COLLECTED MATERIAL:
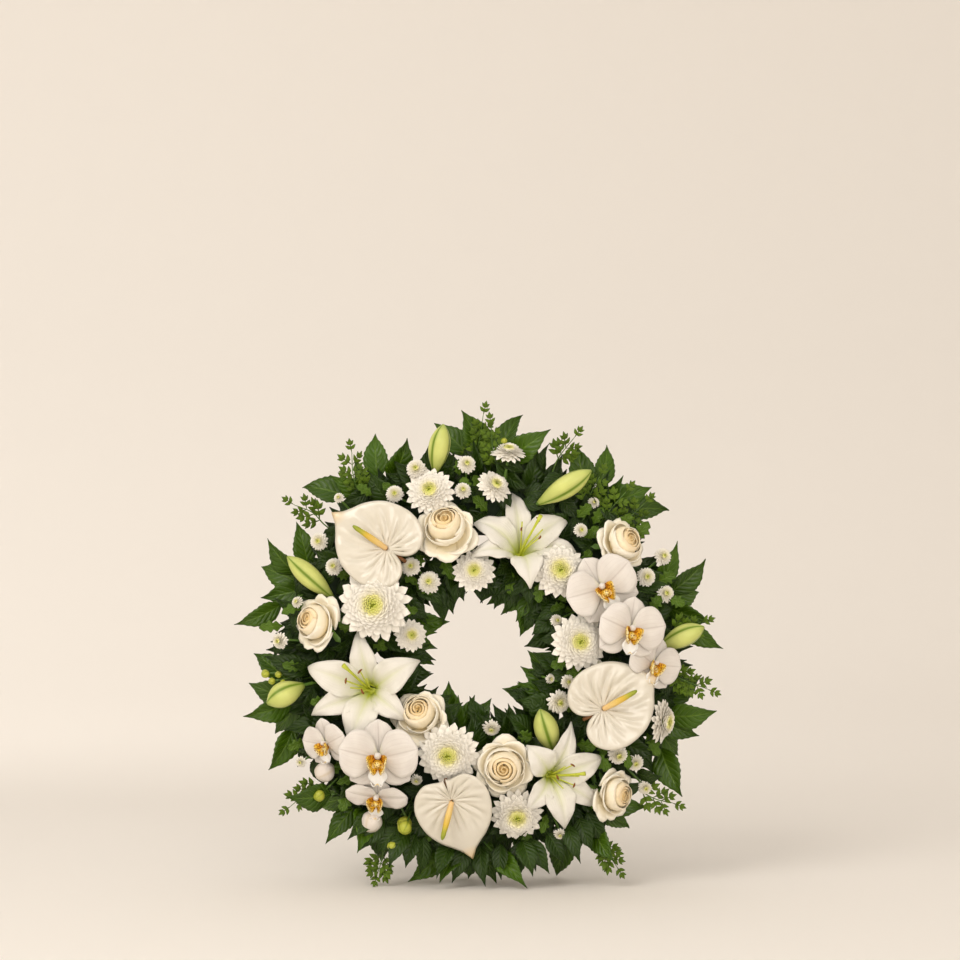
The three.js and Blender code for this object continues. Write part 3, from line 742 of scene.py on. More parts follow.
rosePetalSet = rosePetals(rosePlan)
calyxCup = bead(9, [(-0.46, 0.03), (-0.43, 0.07), (-0.38, 0.09), (-0.32, 0.08), (-0.28, 0.04)])
roseSepal = sheet(2, 5, spoon(-0.5, 0.05, 0.05), 0.012)
toHinge = Matrix.Translation((0, 0, rosePlan["hinge"]))
fromHinge = Matrix.Translation((0, 0, -rosePlan["hinge"]))
for number, (clock, reach, ahead, size, lean, leanTo, nodTo, nod) in enumerate(rosePlan["heads"], 1):
    centre, look, head = headAt(clock, reach, ahead, size * rosePlan["grow"], lean, leanTo)
    toward = math.radians(nodTo)
    hinge = Vector((-math.cos(toward), math.sin(toward), 0))
    copies = []
    for model, turn, tone, share in rosePetalSet:
        bow = math.radians(nod * share + wobble(2 + 4 * (tone > 0.7)))
        cup = fromHinge @ Matrix.Rotation(bow, 4, hinge) @ toHinge
        scale = Matrix.Diagonal((1 + wobble(0.03), 1 + wobble(0.03), 1 + wobble(0.03), 1))
        slip = Matrix.Translation((wobble(0.012), wobble(0.012), wobble(0.008))) if tone < 0.34 else still
        spin = Matrix.Rotation(-math.radians(turn + 61 * number + wobble(10)), 4, "Z")
        copies.append((model, head @ cup @ slip @ spin @ scale, tone + wobble(0.03)))
    build(f"rose_petals_{number}", copies, "rose", (f"rose_{number}",))
    greens.append((calyxCup, head, 0.5))
    for k in range(rosePlan["sepals"]):
        spot = petalPlace(72 * k, 0.06, -0.37, 96, 0.11, 0.34, wobble(8))
        greens.append((roseSepal, head @ spot, dice.random()))
    stalkTo(centre - look * size * 0.42, look, clock, reach, 3)
say("roses")

# Lilies.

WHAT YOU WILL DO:
Write the data back out verbatim.

WRITTEN REPLY:
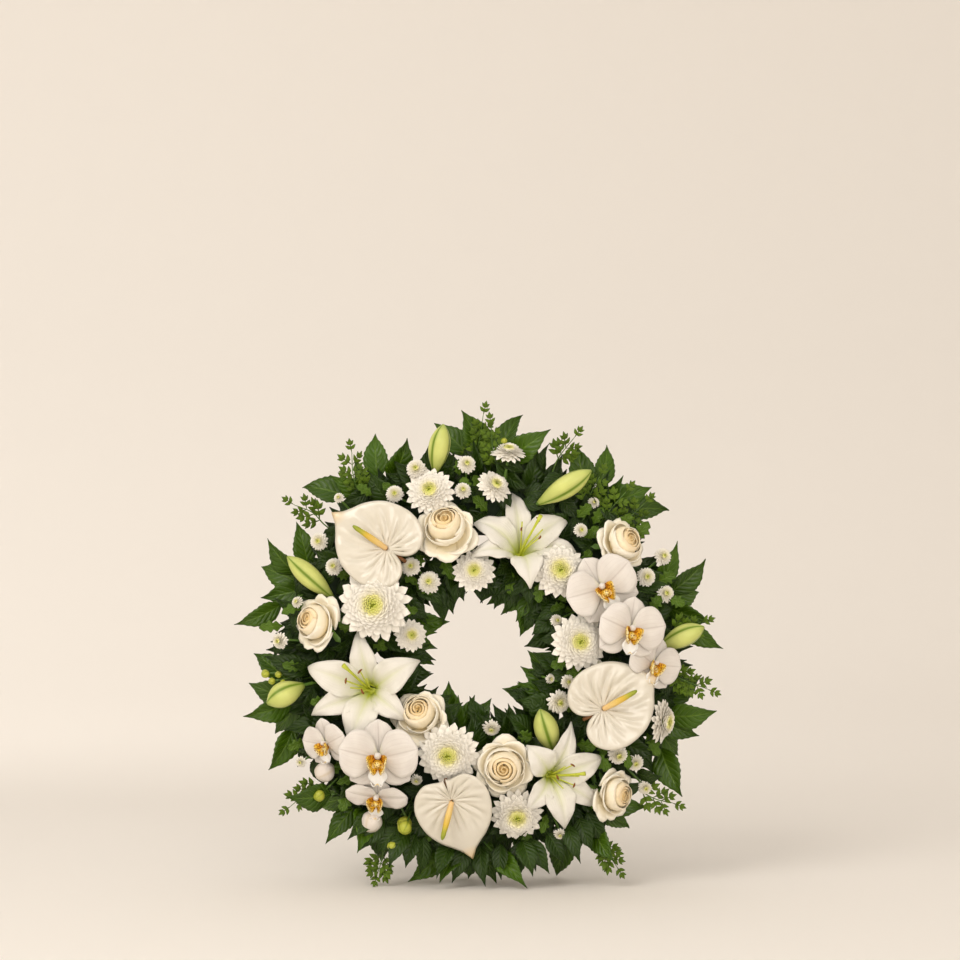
The three.js and Blender code for this object continues. Write part 3, from line 742 of scene.py on. More parts follow.
rosePetalSet = rosePetals(rosePlan)
calyxCup = bead(9, [(-0.46, 0.03), (-0.43, 0.07), (-0.38, 0.09), (-0.32, 0.08), (-0.28, 0.04)])
roseSepal = sheet(2, 5, spoon(-0.5, 0.05, 0.05), 0.012)
toHinge = Matrix.Translation((0, 0, rosePlan["hinge"]))
fromHinge = Matrix.Translation((0, 0, -rosePlan["hinge"]))
for number, (clock, reach, ahead, size, lean, leanTo, nodTo, nod) in enumerate(rosePlan["heads"], 1):
    centre, look, head = headAt(clock, reach, ahead, size * rosePlan["grow"], lean, leanTo)
    toward = math.radians(nodTo)
    hinge = Vector((-math.cos(toward), math.sin(toward), 0))
    copies = []
    for model, turn, tone, share in rosePetalSet:
        bow = math.radians(nod * share + wobble(2 + 4 * (tone > 0.7)))
        cup = fromHinge @ Matrix.Rotation(bow, 4, hinge) @ toHinge
        scale = Matrix.Diagonal((1 + wobble(0.03), 1 + wobble(0.03), 1 + wobble(0.03), 1))
        slip = Matrix.Translation((wobble(0.012), wobble(0.012), wobble(0.008))) if tone < 0.34 else still
        spin = Matrix.Rotation(-math.radians(turn + 61 * number + wobble(10)), 4, "Z")
        copies.append((model, head @ cup @ slip @ spin @ scale, tone + wobble(0.03)))
    build(f"rose_petals_{number}", copies, "rose", (f"rose_{number}",))
    greens.append((calyxCup, head, 0.5))
    for k in range(rosePlan["sepals"]):
        spot = petalPlace(72 * k, 0.06, -0.37, 96, 0.11, 0.34, wobble(8))
        greens.append((roseSepal, head @ spot, dice.random()))
    stalkTo(centre - look * size * 0.42, look, clock, reach, 3)
say("roses")

# Lilies.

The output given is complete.